For Jainism, the ground was Simhapuri, a royal city of the Ikshvaku dynasty, where the eleventh Tirthankara passed through four of the five supreme moments of any liberated soul’s biography. The Digambar Mandir, built in 1824, and the ruins of the older Shvetambara structure beside it attest to a Jain presence that predates the Buddhist archaeological record and outlasted Buddhist occupation.
For Buddhism, the ground was Isipatana, Rishipattana, Mrigadava- the Deer Park where the Wheel was first turned. Fifteen centuries of civilisation, monasteries, stupas, the finest sculpture of the Gupta golden age, the Lion Capital that would eventually ornament every Indian banknote and passport grew from the afternoon when five former ascetics listened to a former companion and understood.
None of these traditions is a newcomer. Each was built physically and textually on ground that the others had already consecrated. The earliest manuscript reference to the Buddhist ruins was written by a Jain pilgrim. The name the Buddhist tradition uses for the deer park derives from the same Sanskrit root as Shiva’s epithet. The Jain Tirthankaras were born into an Ikshvaku royal lineage whose territory was in Hindu geography, the outer precincts of Kashi, the city of Shiva never leaves.

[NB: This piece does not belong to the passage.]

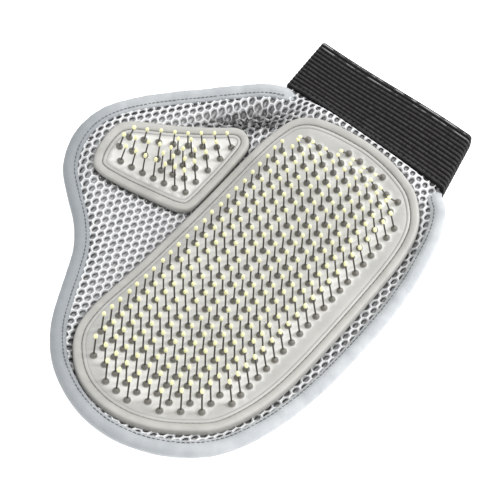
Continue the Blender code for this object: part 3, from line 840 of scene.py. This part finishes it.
def field_grid(ring, inner, pegs):
    """Points between the collars, clear of them and of the rim."""
    low, high = ring[:, :2].min(0), ring[:, :2].max(0)
    across, along = (np.arange(low[k], high[k], FIELD_MESH) for k in (0, 1))
    grid = np.array([(x, y) for x in across for y in along])
    x, y = grid.T
    near = np.min(np.hypot(x[:, None] - pegs[:, 0], y[:, None] - pegs[:, 1]), axis=1)
    return grid[inside(x, y, inner) & (distance_to(x, y, inner, True)[0] > 1.0) & (near > 2.6)]


def pegs_about(flat, pegs):
    """Distance from each point to the nearest pin, and how crowded the pins are there."""
    x, y = flat.T
    near, crowd = np.full(len(flat), 1e9), np.zeros(len(flat))
    batch = 3000
    for start in range(0, len(flat), batch):
        some = slice(start, start + batch)
        away = np.hypot(x[some, None] - pegs[:, 0], y[some, None] - pegs[:, 1])
        near[some], crowd[some] = away.min(axis=1), np.exp(-(away / 5) ** 2).sum(axis=1)
    return near, crowd


def make_pad(name, ring, pins, body, nodes, dense, base):
    """base is the share on plain rubber of the paler tone, which is painted light among the pins, and dense
    how slowly it grows with crowding.
    """
    ring, _ = even(ring, 1.3, closed=True)
    count = len(ring)
    wall, wall_faces = pad_wall(ring)
    inner = inset(ring, RIM[-1][0])[:, :2]
    pegs = np.vstack(pins)
    turns = 2 * math.pi * np.arange(BOSS_SIDES) / BOSS_SIDES
    collars = [pegs + r * np.array((math.cos(a), math.sin(a))) for r, _ in BOSS for a in turns] + [pegs]
    grid = field_grid(ring, inner, pegs)
    flat, faces = fill(inner, np.vstack([*collars, grid]))
    near, crowd = pegs_about(flat, pegs)
    radii = np.array([0.0] + [r for r, _ in BOSS[::-1]])
    heights = np.array([BOSS_TOP] + [h for _, h in BOSS[::-1]])
    up = np.interp(near, radii, heights, right=0.0)
    top = np.column_stack([flat, up])
    foot_inset, foot_height = RIM[0]
    foot, foot_faces = fill(inset(ring, foot_inset)[:, :2], grid[::9])
    foot = np.column_stack([foot, np.full(len(foot), foot_height)])
    points, every = join([(wall, wall_faces), (top, faces), (foot, foot_faces)])

    def on_top(values):
        return np.concatenate([np.zeros(len(wall)), values, np.zeros(len(foot))])

    inset_of = np.concatenate([np.repeat([d for d, _ in RIM], count), np.full(len(top), 9.0),
                               np.zeros(len(foot))])
    rim = 1 - smooth((inset_of - 3.7) / 0.5)
    # painted shade in the rim's grooves, strongest in the outer one
    groove = (0.8 * np.exp(-((inset_of - GROOVE) / 0.16) ** 2)
              + 0.4 * np.exp(-((inset_of - INNER_GROOVE) / 0.12) ** 2))
    # painted shade on the collars
    painted_boss_shade = on_top(smooth(up / 0.5))
    # painted light among the pins, offsetting their shade; base is its share on plain rubber
    painted_pin_light = on_top(base + (1 - base) * smooth((crowd - 0.95) / dense))
    key = np.round(points * PAD_KEYS_PER_MM).astype(np.int64)
    _, first, index = np.unique(key, axis=0, return_index=True, return_inverse=True)
    index = index.reshape(-1)
    every = [tuple(dict.fromkeys(index[v] for v in f)) for f in every]
    every = [f for f in every if len(f) > 2]
    made = piece(name, on_dish(points[first]), every, [RUBBER],
                 {"rim": rim[first], "painted_boss_shade": painted_boss_shade[first], "groove": groove[first], "painted_pin_light": painted_pin_light[first]},
                 angle=75)
    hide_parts(*nodes)
    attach(made, body)


def lean_of(x, y, body):
    """How far a pin's tip stands from square above its foot. The rubber's curl leans them row by row."""
    if body == "thumb":
        u, v, w = (x + 80) / 25, (y - 30) / 20, (y - 8.4 - 0.3 * (x + 94.4)) / 28
        return -1.7 + 0.4 * v - 1.2 * u + 0.9 * w, 1.7 - 1.1 * v + 1.4 * u - 1.7 * w
    u, wrist, tips = x / 36.3, smooth((y - 62) / 12), smooth((-y - 60) / 30)
    curl = math.exp(-(max(88.1 - 0.0068 * x * x - y, 0) / 7) ** 2)
    return 0.3 + 0.9 * u - 2.5 * u ** 3 + 0.4 * wrist, 0.1 - 5.4 * curl - 0.9 * tips


def make_pins(name, pins, body, node):
    """A row of wires with moulded tips."""
    parts, marks = [], []
    for peg in pins:
        lean = np.array(lean_of(*peg, body)) + RNG.normal(0, 0.22, 2)
        for profile, sides, mark in ((WIRE_PROFILE, 8, 0), (TIP_PROFILE, 10, 1)):
            points = []
            for h, r in profile:
                middle = peg + lean * (h / TIP_HEIGHT)
                for k in range(sides):
                    a = 2 * math.pi * k / sides
                    points.append((middle[0] + r * math.cos(a), middle[1] + r * math.sin(a), h))
            faces = tube_faces(len(profile), sides, False, True)
            parts.append((np.array(points), faces))
            marks += [mark] * len(faces)
    points, faces = join(parts)
    made = piece(name, on_dish(points), faces, [WIRE, TIP], face_material=marks)
    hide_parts(node)
    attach(made, body)


def make_pad_stitches(name, ring, body, node):
    line = inset(ring, GROOVE)
    flat = np.column_stack([line[:, :2], np.full(len(line), -0.34)])
    points, faces = stitches(flat, 2.8, 2.2, 0.16, 0.0, closed=True)
    made = piece(name, on_dish(points), faces, [PAD_THREAD])
    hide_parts(node)
    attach(made, body)


# ---------------------------------------------------------------- cuff

def cuff_outline():
    """The cuff's section, round the band: the side it is on, and the share of the way along that side."""
    across, bend = 40, 5
    outline = [("top", k / (across - 1)) for k in range(across)]
    for k in range(1, bend + 1):
        outline.append(("left", k / (bend + 1)))
    outline += [("bottom", k / (across - 1)) for k in range(across)]
    for k in range(1, bend + 1):
        outline.append(("right", k / (bend + 1)))
    return outline


def cuff_ring(t, out):
    """One ring of the band at a share t of its length, moved out by out."""
    radius, low = 2.6, CUFF_TOP - CUFF_HEIGHT
    left, right, y = (a + (b - a) * t for a, b in zip(CUFF_SEAM, CUFF_MOUTH))
    middle, half = CUFF_TOP - CUFF_HEIGHT / 2, CUFF_HEIGHT / 2
    points = []
    for side, s in cuff_outline():
        if side == "top":
            x, z = right - radius + (left - right + 2 * radius) * s, CUFF_TOP + out
        elif side == "bottom":
            x, z = left + radius + (right - left - 2 * radius) * s, low - out
        else:
            sign = -1 if side == "left" else 1
            a = math.pi / 2 - math.pi * s  # from the top round to the bottom on the left, and back up
            a = a if side == "left" else -a
            c, u = abs(math.cos(a)) ** 0.7, math.copysign(abs(math.sin(a)) ** 0.7, math.sin(a))
            x = (left + radius if side == "left" else right - radius) + sign * (radius + out) * c
            z = middle + (half + out) * u
        points.append((x, y, z))
    return points


def cuff_swell(x):
    """How far the band stands up at its seam: 1 in the middle, falling to 0 and below at its two sides."""
    return 1 - ((x + 10) / 48) ** 4


def make_cuff():
    ribs = 14
    profile = [(0.0, 1.0), (0.2, 0.95), (0.34, 0.25), (0.55, 0.0), (0.76, 0.2), (0.9, 0.95)]  # share, depth
    crest_share, rib_depth = 0.55, 0.75
    # the streaks are pale threads of the elastic with a painted highlight on them
    streaks = {ribs - 2: 0.6, ribs - 1: 1.0}  # how bright the light streaks on the ribs by the mouth are
    loops, crest, shine = [], [], []
    for i in range(ribs):
        for share, deep in profile:
            loops.append(cuff_ring((i + share) / ribs, -rib_depth * deep))
            crest.append(1 - deep)
            shine.append(streaks.get(i, 0.0) if share == crest_share else 0.0)
    loops.append(cuff_ring(1.0, -0.4))
    for t in (1.0, 0.985, 0.0):
        loops.append(cuff_ring(t, -CUFF_WALL))
    # the mouth's edge and the band's inside are mostly painted shade
    crest += [0.2] * 4
    shine += [0.0] * 4
    sides = len(loops[0])
    points = np.array(loops).reshape(-1, 3)
    x, y = points[:, 0], points[:, 1]
    free = smooth((y - 106) / 20)
    points[:, 2] += 0.3 * np.sin(x * 0.06 + 0.5) * free
    points[:, 1] += 0.5 * np.sin(x * 0.05 + 1.0) * free
    raised = (1 - smooth((y - 103) / 13)) * smooth((points[:, 2] - CUFF_TOP + CUFF_HEIGHT / 2) / 4)
    points[:, 2] += 1.3 * raised * np.clip(cuff_swell(x), 0, 1)
    faces = tube_faces(len(loops), sides, True, False)
    made = piece("cuff_elastic", points, faces, [ELASTIC],
                 {"crest": np.repeat(crest, sides), "shine": np.repeat(shine, sides)}, angle=80)
    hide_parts("cuff_elastic_band")
    fold_at_wrist(made)
    left, right, y = CUFF_SEAM
    line = np.array([(x, y + 2.3, CUFF_TOP - 0.35 + 1.2 * max(cuff_swell(x), 0))
                     for x in np.linspace(left + 4, right - 4, 60)])
    points, faces = stitches(line, 3.0, 2.1, 0.25, 0.1)
    thread = piece("cuff_stitches", points, faces, [CUFF_THREAD])
    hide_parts("cuff_stitching")
    fold_at_wrist(thread)


# ---------------------------------------------------------------- stage: floor, light and camera

def make_stage():
    bpy.ops.mesh.primitive_plane_add(size=6)
    floor = bpy.context.object
    floor.name = "floor"
    floor.location = (0, 0, -0.0002)
    made, _, shader = shader_of("floor_white", (0.92, 0.92, 0.92), 0.9)
    shader.inputs["Emission Color"].default_value = (1, 1, 1, 1)
    shader.inputs["Emission Strength"].default_value = 0.5
    floor.data.materials.append(made)
    scene = bpy.context.scene
    scene.view_settings.view_transform = "Standard"
    scene.world = bpy.data.worlds.new("studio")
    scene.world.use_nodes = True
    back = scene.world.node_tree.nodes["Background"]
    back.inputs["Color"].default_value = (1, 1, 1, 1)
    back.inputs["Strength"].default_value = 1.05
    for name, spot, size, power in (("key", (0.6, 0.7, 0.75), 0.35, 11),
                                    ("fill", (0.6, -0.6, 1.0), 0.8, 1.0)):
        lamp = bpy.data.lights.new(name, "AREA")
        lamp.size = size
        lamp.energy = power
        obj = bpy.data.objects.new(name, lamp)
        obj.location = spot
        obj.rotation_euler = (Vector((0, 0, 0.02)) - Vector(spot)).to_track_quat("-Z", "Y").to_euler()
        scene.collection.objects.link(obj)


def make_camera():
    """Where the photograph's camera was, from a fit to the pins, the pads' outlines and the edge."""
    azimuth, elevation, roll = (math.radians(a) for a in (38.6, 61.2, 1.9))
    distance = 534.4
    forward = np.array((-math.sin(azimuth), math.cos(azimuth), 0.0))
    right = np.array((math.cos(azimuth), math.sin(azimuth), 0.0))
    to_camera = -forward * math.cos(elevation) + np.array((0, 0, math.sin(elevation)))
    up = np.cross(to_camera, right)
    right, up = (math.cos(roll) * right + math.sin(roll) * up,
                 -math.sin(roll) * right + math.cos(roll) * up)
    data = bpy.data.cameras.new("camera")
    data.sensor_width = 36.0
    data.lens = 78.48
    data.shift_y = 0.0692
    data.clip_start, data.clip_end = 0.01, 20
    camera = bpy.data.objects.new("camera", data)
    turn = Matrix((right, up, to_camera)).transposed().to_4x4()
    camera.matrix_world = Matrix.Translation(Vector((distance * to_camera - ORIGIN) * MM)) @ turn
    bpy.context.scene.collection.objects.link(camera)
    bpy.context.scene.camera = camera


make_camera()
make_stage()
make_cloth()
make_tape()
make_binding_stitches()
make_pad("main_pad", MAIN_RING, MAIN_PINS, "hand", ["main_pad_rubber"], 0.95, 0.0)
make_pad("thumb_pad", THUMB_RING, THUMB_PINS, "thumb", ["thumb_pad_rubber"], 1.15, 0.75)
make_pad_stitches("main_pad_stitches", MAIN_RING, "hand", "main_pad_stitching")
make_pad_stitches("thumb_pad_stitches", THUMB_RING, "thumb", "thumb_pad_stitching")
for number, row in enumerate(MAIN_PINS, 1):
    make_pins(f"main_pins_{number:02d}", row, "hand", f"main_pin_row_{number:02d}")
for number, row in enumerate(THUMB_PINS, 1):
    make_pins(f"thumb_pins_{number:02d}", row, "thumb", f"thumb_pin_row_{number:02d}")
make_cuff()
for node in ("main_pad_backing", "thumb_pad_backing"):  # the two CAD pieces that are shown as they are
    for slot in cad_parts[node].material_slots:
        slot.material = BACKING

What Sarnath offers the historian, the archaeologist, and the pilgrim is not a site where one religion displaced another, but a site where three religious imaginations, across three thousand years, kept arriving at the same forest and finding it, each time already sacred. That is the weight of the ground beneath the Dhamekh Stupa. The wheel in all three traditions never stopped turning.